I’m always surprised at the reactions of female colleagues who express pleasure that my eleven year old daughter abhors dresses and all the girly girl accoutrement of that pre-teen age. “That’s great!” or “She’s my kind of girl!” is the typical response. Why does disdaining “feminine” attire become an asset for a strong female? Will she be less independent or strong or capable because she does so? Tell that to Indira Gandhi or Margaret Thatcher (and I’m not citing them as role models for young women, I’m talking about whether their dress undermines their strength as women).


I’d rather my daughter didn’t associate independence or strength with style of clothing at all or make determinations about a woman’s value by the way she dresses.
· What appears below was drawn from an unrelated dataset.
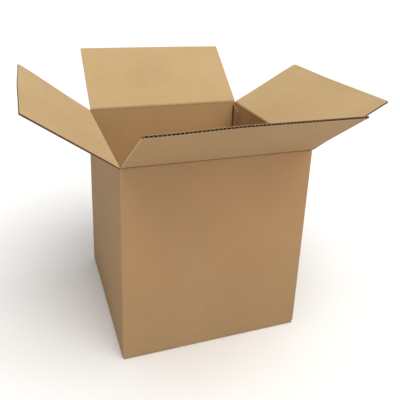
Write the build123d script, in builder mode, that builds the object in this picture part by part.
"""Open cardboard box: a regular slotted carton of single-wall corrugated board.

The origin is the centre of the underside, on the floor. X is the length, Y the width and
Z is up. The front wall faces -Y and the left wall faces -X.
"""

from build123d import *
import math
import os

# ---------------------------------------------------------------- driving sizes, mm
length_outer = 465.0  # outside, along X
width_outer = 465.0  # outside, along Y
height_outer = 500.0  # floor to the score of the front and back flaps

board = 4.0  # thickness of the single-wall board
liner = 0.4  # each outer paper of the board
medium = 0.3  # the waved paper between the liners
flute_pitch = 7.9  # one full wave of a C flute

fold_radius = 3.0  # middle of the board, at the upright corner folds
crease_radius = 2.4  # middle of the board, where the bottom flaps turn in
layer_gap = 0.3  # air between flaps that lie on each other
seam_gap = 4.0  # between the edges of two flaps that meet
flap_side_gap = 1.0  # between a closed flap's side and the wall beside it
score_gap = 0.15  # each side of a flap's fold, square to the mitred faces
score_crush = 11.0  # the flutes are pressed shut this far from a flap's fold

tab_width = 36.0  # glued lap, along the wall that it is glued to
tab_taper = 16.0  # how much shorter the lap's free edge is, at each end
tab_end_gap = 1.2  # from each end of the lap to the flap that closes over it
raw_edge_setback = 1.0  # the cut edge of the right wall, in from the back wall's face

tape_width = 48.0
tape_thickness = 0.1

# how far each top flap leans outwards from upright, degrees
front_lean = 54.0
back_lean = 51.5
left_lean = 55.0
right_lean = 62.0

# ---------------------------------------------------------------- worked-out sizes
half_x = length_outer / 2
half_y = width_outer / 2
side_inset = board + flap_side_gap  # half of the slot between two flaps
flap_depth = min(length_outer, width_outer) / 2 - seam_gap / 2
major_half = half_x - side_inset  # half the width of a front or back flap
minor_half = half_y - side_inset  # half the width of a left or right flap

major_score = height_outer
minor_score = height_outer - board - layer_gap
score_tip = score_gap * math.sqrt(2)  # from a fold's axis to the tip of each mitre

major_floor = tape_thickness  # underside of the bottom's outer layer
minor_floor = major_floor + board + layer_gap  # underside of the inner layer
crease_outer = crease_radius + board / 2
wall_foot = minor_floor + crease_outer  # the bottom slots end here
panel_overlap = 1.0  # how far a folded strip runs up into its wall

lap_outer_x = half_x - board  # the lap is glued to the right wall's inner face
lap_mid_x = lap_outer_x - board / 2
fold_start = fold_radius + board / 2  # from a corner's outer face to where the fold begins
lap_foot = minor_floor + board + tab_end_gap
lap_head = minor_score - board - tab_end_gap


# ---------------------------------------------------------------- helpers
def wave(half_span):
    """Draws the waved paper's middle line as arcs, crest by crest, past both ends."""
    quarter = flute_pitch / 4
    rise = (board - 2 * liner) / 2
    count = math.ceil(half_span / (2 * quarter))
    for crest in range(-count, count):
        start = 2 * quarter * crest
        height = rise if crest % 2 == 0 else -rise
        ThreePointArc((start, 0), (start + quarter, height), (start + 2 * quarter, 0))


def fluted_flap(hinge, half_width):
    """Builds one top flap.

    hinge is the fold's plane: its origin is on the axis, x runs along the fold, y out
    along the flap and z towards the flap's inner face. The board fills z 0 to board.
    """
    middle = hinge.offset(board / 2)
    section_plane = Plane(
        origin=middle.from_local_coords((0, score_crush, 0)),
        x_dir=hinge.x_dir,
        z_dir=hinge.y_dir,
    )
    profile_plane = Plane(
        origin=hinge.origin,
        x_dir=hinge.y_dir,
        z_dir=-hinge.x_dir,
    )
    with BuildPart() as flap:
        # two liners and the waved paper, seen along the flutes
        with BuildSketch(section_plane):
            with BuildLine():
                wave(half_width + flute_pitch)
            trace(line_width=medium)
            with Locations((0, (board - liner) / 2), (0, (liner - board) / 2)):
                Rectangle(2 * half_width, liner)
            Rectangle(2 * half_width, board, mode=Mode.INTERSECT)
        extrude(amount=flap_depth - score_crush)
        # the pressed strip beside the fold, with its mitred root
        with BuildSketch(profile_plane):
            with BuildLine():
                Polyline(
                    (score_tip, 0),
                    (score_crush, 0),
                    (score_crush, -board),
                    (score_tip + board, -board),
                    close=True,
                )
            make_face()
        extrude(amount=half_width, both=True)
    return flap.part


def hinge_plane(side, lean):
    """The fold's plane of one flap, on the wall's outer face, for a lean in degrees."""
    outward = {
        "front": Vector(0, -1, 0),
        "back": Vector(0, 1, 0),
        "left": Vector(-1, 0, 0),
        "right": Vector(1, 0, 0),
    }[side]
    is_major = side in ("front", "back")
    reach = half_y if is_major else half_x
    score = major_score if is_major else minor_score
    up = Vector(0, 0, 1)
    swing = math.radians(lean)
    inner_face = up * math.sin(swing) - outward * math.cos(swing)
    along = outward * math.sin(swing) + up * math.cos(swing)
    return Plane(
        origin=outward * reach + up * score,
        x_dir=along.cross(inner_face),
        z_dir=inner_face,
    )


# ---------------------------------------------------------------- the folded sheet
with BuildPart() as carton_body:
    # the four walls, from the back wall's lap corner round to the right wall's cut edge
    with BuildSketch(Plane.XY.offset(wall_foot)):
        with BuildLine():
            FilletPolyline(
                (lap_outer_x - fold_start, half_y - board / 2),
                (-half_x + board / 2, half_y - board / 2),
                (-half_x + board / 2, -half_y + board / 2),
                (half_x - board / 2, -half_y + board / 2),
                (half_x - board / 2, half_y - raw_edge_setback),
                radius=fold_radius,
            )
        trace(line_width=board)
    extrude(amount=minor_score - wall_foot)

    # the lap: it turns the corner from the back wall and is glued inside the right wall
    with BuildSketch(Plane.XY.offset(lap_foot)):
        with BuildLine():
            FilletPolyline(
                (lap_outer_x - fold_start - panel_overlap, half_y - board / 2),
                (lap_mid_x, half_y - board / 2),
                (lap_mid_x, half_y - board - tab_width),
                radius=fold_radius,
            )
        trace(line_width=board)
    extrude(amount=lap_head - lap_foot)
    lap_edge_y = half_y - board - tab_width
    for level, slope in ((lap_foot, 1), (lap_head, -1)):
        with BuildSketch(Plane.YZ.offset(lap_outer_x)):
            with BuildLine():
                Polyline(
                    (half_y - board, level),
                    (lap_edge_y, level + slope * tab_taper),
                    (lap_edge_y, level),
                    close=True,
                )
            make_face()
        extrude(amount=-board, mode=Mode.SUBTRACT)

    # the front and back walls rise to their own score between the slots, mitred inwards
    for facing in (-1, 1):
        with BuildSketch(Plane.YZ):
            with BuildLine():
                Polyline(
                    (facing * half_y, minor_score - panel_overlap),
                    (facing * half_y, major_score - score_tip),
                    (facing * (half_y - board), major_score - board - score_tip),
                    (facing * (half_y - board), minor_score - panel_overlap),
                    close=True,
                )
            make_face()
        extrude(amount=major_half, both=True)

    # the left and right walls are mitred down from theirs
    for facing in (-1, 1):
        with BuildSketch(Plane.XZ):
            with BuildLine():
                Polyline(
                    (facing * half_x, minor_score - score_tip),
                    (facing * half_x, minor_score),
                    (facing * (half_x - board), minor_score),
                    (facing * (half_x - board), minor_score - board - score_tip),
                    close=True,
                )
            make_face()
        extrude(amount=half_y - board, both=True, mode=Mode.SUBTRACT)

    # the bottom flaps: left and right turn in first, then front and back under them
    for plane, half_span, floor, half_width in (
        (Plane.XZ, half_x, minor_floor, minor_half),
        (Plane.YZ, half_y, major_floor, major_half),
    ):
        with BuildSketch(plane):
            with BuildLine():
                FilletPolyline(
                    (-half_span + board / 2, wall_foot + panel_overlap),
                    (-half_span + board / 2, floor + board / 2),
                    (-half_span + flap_depth, floor + board / 2),
                    radius=crease_radius,
                )
            trace(line_width=board)
            mirror(about=Plane.YZ)
        extrude(amount=half_width, both=True)

# ---------------------------------------------------------------- the tape
with BuildPart() as bottom_tape:
    with BuildSketch(Plane.XY):
        Rectangle(2 * major_half, tape_width)
    extrude(amount=tape_thickness)

# ---------------------------------------------------------------- write the pieces
os.makedirs("parts", exist_ok=True)

carton_body.part.label = "carton_body"
export_step(carton_body.part, "parts/carton_body.step")

bottom_tape.part.label = "bottom_tape"
export_step(bottom_tape.part, "parts/bottom_tape.step")

for side, lean, half_width in (
    ("front", front_lean, major_half),
    ("back", back_lean, major_half),
    ("left", left_lean, minor_half),
    ("right", right_lean, minor_half),
):
    top_flap = fluted_flap(hinge_plane(side, lean), half_width)
    top_flap.label = f"top_flap_{side}"
    export_step(top_flap, f"parts/top_flap_{side}.step")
I’m usually comfortable with my daughter’s choices even though it goes against the grain of my own girly girl tastes. Actually, in her sneakers, cargo pants and CBGB T-shirts she looks more like her dad in her style. I fought her tomboy impulses initially and then I realized that I was unconsciously trying to mold her into a tiny version of me which is what I think most mothers try and do on a subliminal level and that wasn’t fair or even remotely possible.


Now I think she must go her own way. I shudder to think of my mother’s own heavy handed and unhealthy investment in my fashion sense, and who, until I was in my late teens when I finally left home, would send me back upstairs to change if she disapproved of what I was wearing. It could be anything, an offending scarf, an ankle bracelet, makeup, an errant hairstyle. I think my daughter embraces her own style, perhaps subconsciously, because she is trying to make herself separate and independent from me. I think it’s a healthy, natural impulse.


And here I will raise that dreaded F word again: feminism. Feminism is not about me resembling you or following the lead of other women who may think that women are enslaved by high heels, lipstick and reading Vogue or Vanity Fair.


Feminism is about individual choice in all realms including how we cover or don’t cover our bodies.